Records from a data collection:
════════════════

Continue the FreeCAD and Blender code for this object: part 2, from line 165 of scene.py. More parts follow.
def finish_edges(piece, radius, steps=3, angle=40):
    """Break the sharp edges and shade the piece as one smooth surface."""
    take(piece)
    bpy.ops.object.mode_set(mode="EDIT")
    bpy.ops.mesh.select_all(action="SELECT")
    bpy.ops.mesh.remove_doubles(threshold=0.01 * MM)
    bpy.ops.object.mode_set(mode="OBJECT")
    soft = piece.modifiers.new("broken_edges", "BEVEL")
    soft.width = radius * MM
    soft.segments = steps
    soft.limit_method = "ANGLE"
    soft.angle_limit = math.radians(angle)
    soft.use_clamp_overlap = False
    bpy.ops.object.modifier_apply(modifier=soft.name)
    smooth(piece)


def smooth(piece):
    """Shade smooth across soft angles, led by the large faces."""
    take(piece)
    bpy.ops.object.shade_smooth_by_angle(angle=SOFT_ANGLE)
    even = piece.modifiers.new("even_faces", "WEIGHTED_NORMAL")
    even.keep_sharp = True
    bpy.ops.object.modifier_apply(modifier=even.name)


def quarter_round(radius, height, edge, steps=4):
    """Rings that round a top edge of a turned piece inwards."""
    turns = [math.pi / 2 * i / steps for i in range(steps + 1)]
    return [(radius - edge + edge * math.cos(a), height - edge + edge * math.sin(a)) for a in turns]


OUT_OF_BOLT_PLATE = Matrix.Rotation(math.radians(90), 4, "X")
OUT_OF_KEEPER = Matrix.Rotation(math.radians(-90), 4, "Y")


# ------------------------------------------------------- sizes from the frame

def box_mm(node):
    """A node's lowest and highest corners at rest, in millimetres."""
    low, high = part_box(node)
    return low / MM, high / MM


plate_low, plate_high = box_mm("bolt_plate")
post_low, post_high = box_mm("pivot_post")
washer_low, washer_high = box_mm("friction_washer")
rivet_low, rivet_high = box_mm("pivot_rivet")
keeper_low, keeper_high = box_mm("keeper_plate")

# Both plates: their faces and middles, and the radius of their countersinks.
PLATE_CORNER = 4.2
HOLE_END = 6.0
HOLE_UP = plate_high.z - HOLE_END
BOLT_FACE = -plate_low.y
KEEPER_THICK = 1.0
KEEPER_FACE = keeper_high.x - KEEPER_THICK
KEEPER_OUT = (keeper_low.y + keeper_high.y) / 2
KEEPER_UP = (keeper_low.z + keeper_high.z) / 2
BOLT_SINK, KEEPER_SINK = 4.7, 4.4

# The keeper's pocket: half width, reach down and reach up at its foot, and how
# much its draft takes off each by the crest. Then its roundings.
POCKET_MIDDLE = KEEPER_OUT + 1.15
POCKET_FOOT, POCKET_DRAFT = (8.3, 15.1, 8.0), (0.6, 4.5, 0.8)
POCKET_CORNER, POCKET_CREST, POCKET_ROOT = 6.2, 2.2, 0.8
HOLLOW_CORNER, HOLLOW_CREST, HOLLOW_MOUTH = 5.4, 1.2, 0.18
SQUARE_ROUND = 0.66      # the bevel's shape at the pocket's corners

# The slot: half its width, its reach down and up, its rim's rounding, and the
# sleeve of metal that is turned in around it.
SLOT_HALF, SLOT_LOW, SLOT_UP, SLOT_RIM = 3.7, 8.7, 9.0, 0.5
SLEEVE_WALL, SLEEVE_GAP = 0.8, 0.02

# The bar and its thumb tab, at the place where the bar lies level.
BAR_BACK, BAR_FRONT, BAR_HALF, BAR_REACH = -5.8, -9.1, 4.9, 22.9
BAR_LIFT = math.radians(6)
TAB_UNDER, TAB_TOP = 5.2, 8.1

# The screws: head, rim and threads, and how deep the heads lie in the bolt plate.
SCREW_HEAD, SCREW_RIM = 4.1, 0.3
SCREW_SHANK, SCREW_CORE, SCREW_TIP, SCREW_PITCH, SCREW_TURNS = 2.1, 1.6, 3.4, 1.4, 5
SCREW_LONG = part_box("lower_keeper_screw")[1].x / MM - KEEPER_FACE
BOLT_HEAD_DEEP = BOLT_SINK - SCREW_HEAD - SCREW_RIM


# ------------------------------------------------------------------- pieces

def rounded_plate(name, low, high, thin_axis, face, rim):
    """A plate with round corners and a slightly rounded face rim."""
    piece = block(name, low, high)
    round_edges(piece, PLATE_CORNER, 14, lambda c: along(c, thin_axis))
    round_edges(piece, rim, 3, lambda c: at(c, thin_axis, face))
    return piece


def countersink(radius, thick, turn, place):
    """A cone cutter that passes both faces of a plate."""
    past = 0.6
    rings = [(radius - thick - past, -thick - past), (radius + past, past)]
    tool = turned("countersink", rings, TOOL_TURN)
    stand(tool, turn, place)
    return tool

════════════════

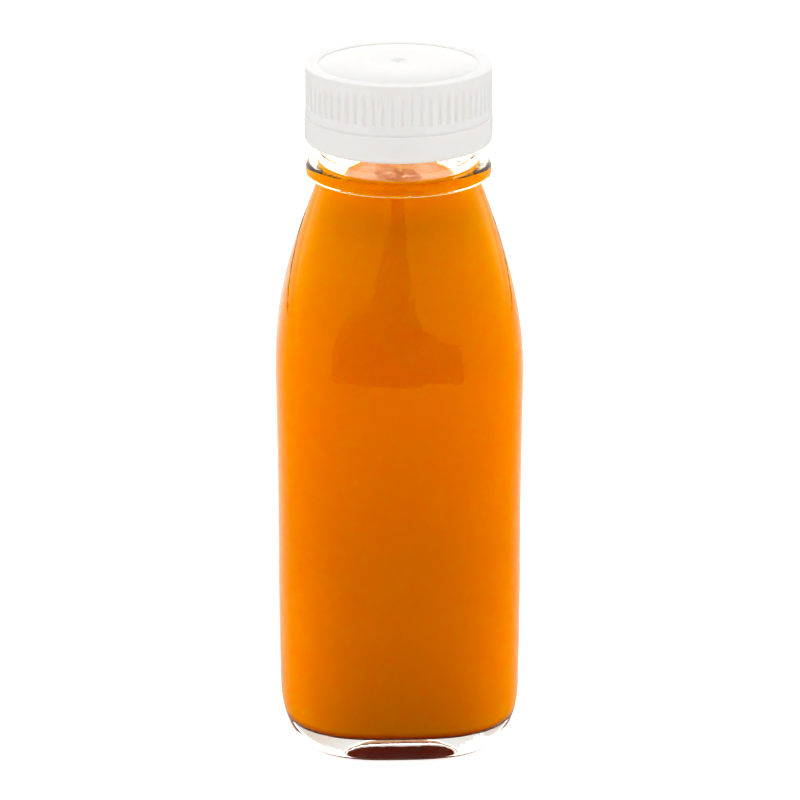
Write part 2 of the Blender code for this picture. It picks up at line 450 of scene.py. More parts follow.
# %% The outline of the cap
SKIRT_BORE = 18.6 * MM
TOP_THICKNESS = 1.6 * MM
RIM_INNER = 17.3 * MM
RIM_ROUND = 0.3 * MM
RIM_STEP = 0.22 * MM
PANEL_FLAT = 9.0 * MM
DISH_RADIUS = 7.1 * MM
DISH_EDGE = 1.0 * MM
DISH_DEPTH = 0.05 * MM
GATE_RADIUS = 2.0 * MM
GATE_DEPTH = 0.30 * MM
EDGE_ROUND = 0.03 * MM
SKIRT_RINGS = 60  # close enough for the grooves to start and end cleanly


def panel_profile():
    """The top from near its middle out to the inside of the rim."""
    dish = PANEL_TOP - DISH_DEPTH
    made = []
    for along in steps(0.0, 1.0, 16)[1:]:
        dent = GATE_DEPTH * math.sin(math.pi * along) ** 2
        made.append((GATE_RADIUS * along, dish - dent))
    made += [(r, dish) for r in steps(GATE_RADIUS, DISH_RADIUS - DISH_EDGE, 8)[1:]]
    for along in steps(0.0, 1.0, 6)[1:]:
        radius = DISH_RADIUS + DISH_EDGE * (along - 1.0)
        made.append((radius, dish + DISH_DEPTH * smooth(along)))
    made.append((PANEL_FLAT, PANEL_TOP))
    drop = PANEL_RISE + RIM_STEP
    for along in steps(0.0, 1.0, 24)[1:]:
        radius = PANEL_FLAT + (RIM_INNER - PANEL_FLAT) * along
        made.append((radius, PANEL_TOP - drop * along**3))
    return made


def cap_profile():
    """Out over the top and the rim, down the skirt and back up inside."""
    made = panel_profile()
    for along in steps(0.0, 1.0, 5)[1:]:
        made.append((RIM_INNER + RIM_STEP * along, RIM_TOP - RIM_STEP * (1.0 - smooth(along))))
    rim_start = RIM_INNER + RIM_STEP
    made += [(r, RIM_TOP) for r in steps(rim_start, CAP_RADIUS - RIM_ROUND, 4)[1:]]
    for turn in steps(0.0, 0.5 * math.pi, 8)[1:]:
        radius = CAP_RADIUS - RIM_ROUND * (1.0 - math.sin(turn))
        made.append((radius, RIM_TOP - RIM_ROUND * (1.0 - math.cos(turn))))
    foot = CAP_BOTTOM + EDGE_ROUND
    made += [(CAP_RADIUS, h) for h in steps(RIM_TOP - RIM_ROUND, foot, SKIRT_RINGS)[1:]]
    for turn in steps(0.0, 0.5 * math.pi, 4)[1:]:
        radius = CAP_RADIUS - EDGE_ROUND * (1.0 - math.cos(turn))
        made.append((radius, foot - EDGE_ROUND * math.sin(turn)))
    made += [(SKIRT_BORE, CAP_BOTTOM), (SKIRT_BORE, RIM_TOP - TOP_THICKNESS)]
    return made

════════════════

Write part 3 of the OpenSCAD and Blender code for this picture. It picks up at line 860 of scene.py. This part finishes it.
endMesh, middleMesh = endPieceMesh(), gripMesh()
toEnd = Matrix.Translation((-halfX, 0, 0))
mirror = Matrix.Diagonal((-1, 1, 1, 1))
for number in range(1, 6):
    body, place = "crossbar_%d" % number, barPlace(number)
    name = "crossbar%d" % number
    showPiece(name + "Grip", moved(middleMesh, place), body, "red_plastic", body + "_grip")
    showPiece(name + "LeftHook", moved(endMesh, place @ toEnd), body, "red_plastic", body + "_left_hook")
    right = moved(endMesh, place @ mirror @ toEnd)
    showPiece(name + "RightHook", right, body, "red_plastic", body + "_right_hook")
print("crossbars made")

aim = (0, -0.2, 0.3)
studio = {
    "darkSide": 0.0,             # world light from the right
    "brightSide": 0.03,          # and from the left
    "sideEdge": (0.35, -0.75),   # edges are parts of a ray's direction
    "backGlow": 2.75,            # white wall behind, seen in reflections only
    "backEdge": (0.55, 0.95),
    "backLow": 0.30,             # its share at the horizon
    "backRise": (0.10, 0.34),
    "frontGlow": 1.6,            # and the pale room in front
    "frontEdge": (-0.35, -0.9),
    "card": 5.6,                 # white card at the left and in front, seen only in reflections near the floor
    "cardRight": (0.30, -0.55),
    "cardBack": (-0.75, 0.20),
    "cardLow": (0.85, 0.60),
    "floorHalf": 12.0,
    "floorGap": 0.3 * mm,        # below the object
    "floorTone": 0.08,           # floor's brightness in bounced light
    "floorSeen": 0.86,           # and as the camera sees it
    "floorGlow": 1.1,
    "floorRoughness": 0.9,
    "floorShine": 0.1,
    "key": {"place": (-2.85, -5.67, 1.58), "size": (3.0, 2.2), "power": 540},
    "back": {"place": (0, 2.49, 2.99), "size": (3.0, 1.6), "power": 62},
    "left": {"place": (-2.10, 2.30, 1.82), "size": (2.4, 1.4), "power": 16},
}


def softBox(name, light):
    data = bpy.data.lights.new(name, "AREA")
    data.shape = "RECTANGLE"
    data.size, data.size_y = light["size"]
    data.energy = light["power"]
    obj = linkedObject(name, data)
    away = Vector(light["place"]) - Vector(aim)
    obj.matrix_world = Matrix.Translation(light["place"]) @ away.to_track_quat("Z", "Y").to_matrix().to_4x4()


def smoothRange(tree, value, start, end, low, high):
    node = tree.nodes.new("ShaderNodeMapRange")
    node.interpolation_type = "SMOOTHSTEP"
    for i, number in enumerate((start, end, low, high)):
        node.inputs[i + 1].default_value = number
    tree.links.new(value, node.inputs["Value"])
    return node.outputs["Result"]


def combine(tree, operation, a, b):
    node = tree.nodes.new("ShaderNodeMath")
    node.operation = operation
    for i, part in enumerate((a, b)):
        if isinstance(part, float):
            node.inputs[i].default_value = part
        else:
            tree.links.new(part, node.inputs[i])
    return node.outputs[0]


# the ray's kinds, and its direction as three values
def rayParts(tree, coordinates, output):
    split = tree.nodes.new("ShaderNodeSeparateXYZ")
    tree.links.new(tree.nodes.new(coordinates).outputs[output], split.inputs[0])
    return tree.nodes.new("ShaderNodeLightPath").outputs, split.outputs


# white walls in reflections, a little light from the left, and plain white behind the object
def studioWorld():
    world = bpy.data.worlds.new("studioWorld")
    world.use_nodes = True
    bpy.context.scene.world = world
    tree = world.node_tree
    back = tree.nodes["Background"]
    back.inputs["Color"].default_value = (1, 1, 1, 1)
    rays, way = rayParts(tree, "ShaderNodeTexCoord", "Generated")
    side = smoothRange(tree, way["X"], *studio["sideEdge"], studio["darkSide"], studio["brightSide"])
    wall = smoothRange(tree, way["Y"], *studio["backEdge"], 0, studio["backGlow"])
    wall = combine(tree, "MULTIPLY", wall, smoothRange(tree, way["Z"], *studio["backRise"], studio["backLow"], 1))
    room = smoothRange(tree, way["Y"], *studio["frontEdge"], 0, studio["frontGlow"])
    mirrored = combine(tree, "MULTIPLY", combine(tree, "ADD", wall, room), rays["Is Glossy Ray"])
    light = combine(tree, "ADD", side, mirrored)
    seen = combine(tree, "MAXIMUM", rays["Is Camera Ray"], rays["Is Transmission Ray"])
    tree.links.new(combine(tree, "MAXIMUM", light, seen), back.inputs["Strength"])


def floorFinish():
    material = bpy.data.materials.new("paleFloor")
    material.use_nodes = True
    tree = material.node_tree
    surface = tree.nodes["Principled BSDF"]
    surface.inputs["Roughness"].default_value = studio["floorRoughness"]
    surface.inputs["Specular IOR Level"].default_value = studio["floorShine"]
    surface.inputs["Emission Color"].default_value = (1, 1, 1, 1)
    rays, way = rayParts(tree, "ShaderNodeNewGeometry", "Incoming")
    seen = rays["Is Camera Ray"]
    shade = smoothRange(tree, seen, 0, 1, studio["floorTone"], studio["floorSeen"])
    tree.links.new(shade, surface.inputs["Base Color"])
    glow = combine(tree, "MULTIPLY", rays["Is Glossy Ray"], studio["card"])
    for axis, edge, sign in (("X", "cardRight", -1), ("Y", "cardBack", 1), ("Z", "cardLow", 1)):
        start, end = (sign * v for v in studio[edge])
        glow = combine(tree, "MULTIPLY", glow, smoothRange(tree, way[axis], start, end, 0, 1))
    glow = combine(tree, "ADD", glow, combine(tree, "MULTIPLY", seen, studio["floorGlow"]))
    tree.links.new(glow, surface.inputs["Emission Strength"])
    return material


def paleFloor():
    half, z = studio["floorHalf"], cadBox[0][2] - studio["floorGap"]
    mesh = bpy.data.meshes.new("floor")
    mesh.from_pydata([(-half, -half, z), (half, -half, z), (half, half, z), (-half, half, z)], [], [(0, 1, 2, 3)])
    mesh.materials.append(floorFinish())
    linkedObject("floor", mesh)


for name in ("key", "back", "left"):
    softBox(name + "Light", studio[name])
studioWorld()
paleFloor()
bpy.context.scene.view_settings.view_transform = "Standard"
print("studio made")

════════════════

**Task prompt**. Look through the entries above and quote exactly the lines from the line with "Write part 2" to the line with "SKIRT_RINGS = 60", counting both of those lines.

**Complete response**.
Write part 2 of the Blender code for this picture. It picks up at line 450 of scene.py. More parts follow.
# %% The outline of the cap
SKIRT_BORE = 18.6 * MM
TOP_THICKNESS = 1.6 * MM
RIM_INNER = 17.3 * MM
RIM_ROUND = 0.3 * MM
RIM_STEP = 0.22 * MM
PANEL_FLAT = 9.0 * MM
DISH_RADIUS = 7.1 * MM
DISH_EDGE = 1.0 * MM
DISH_DEPTH = 0.05 * MM
GATE_RADIUS = 2.0 * MM
GATE_DEPTH = 0.30 * MM
EDGE_ROUND = 0.03 * MM
SKIRT_RINGS = 60  # close enough for the grooves to start and end cleanly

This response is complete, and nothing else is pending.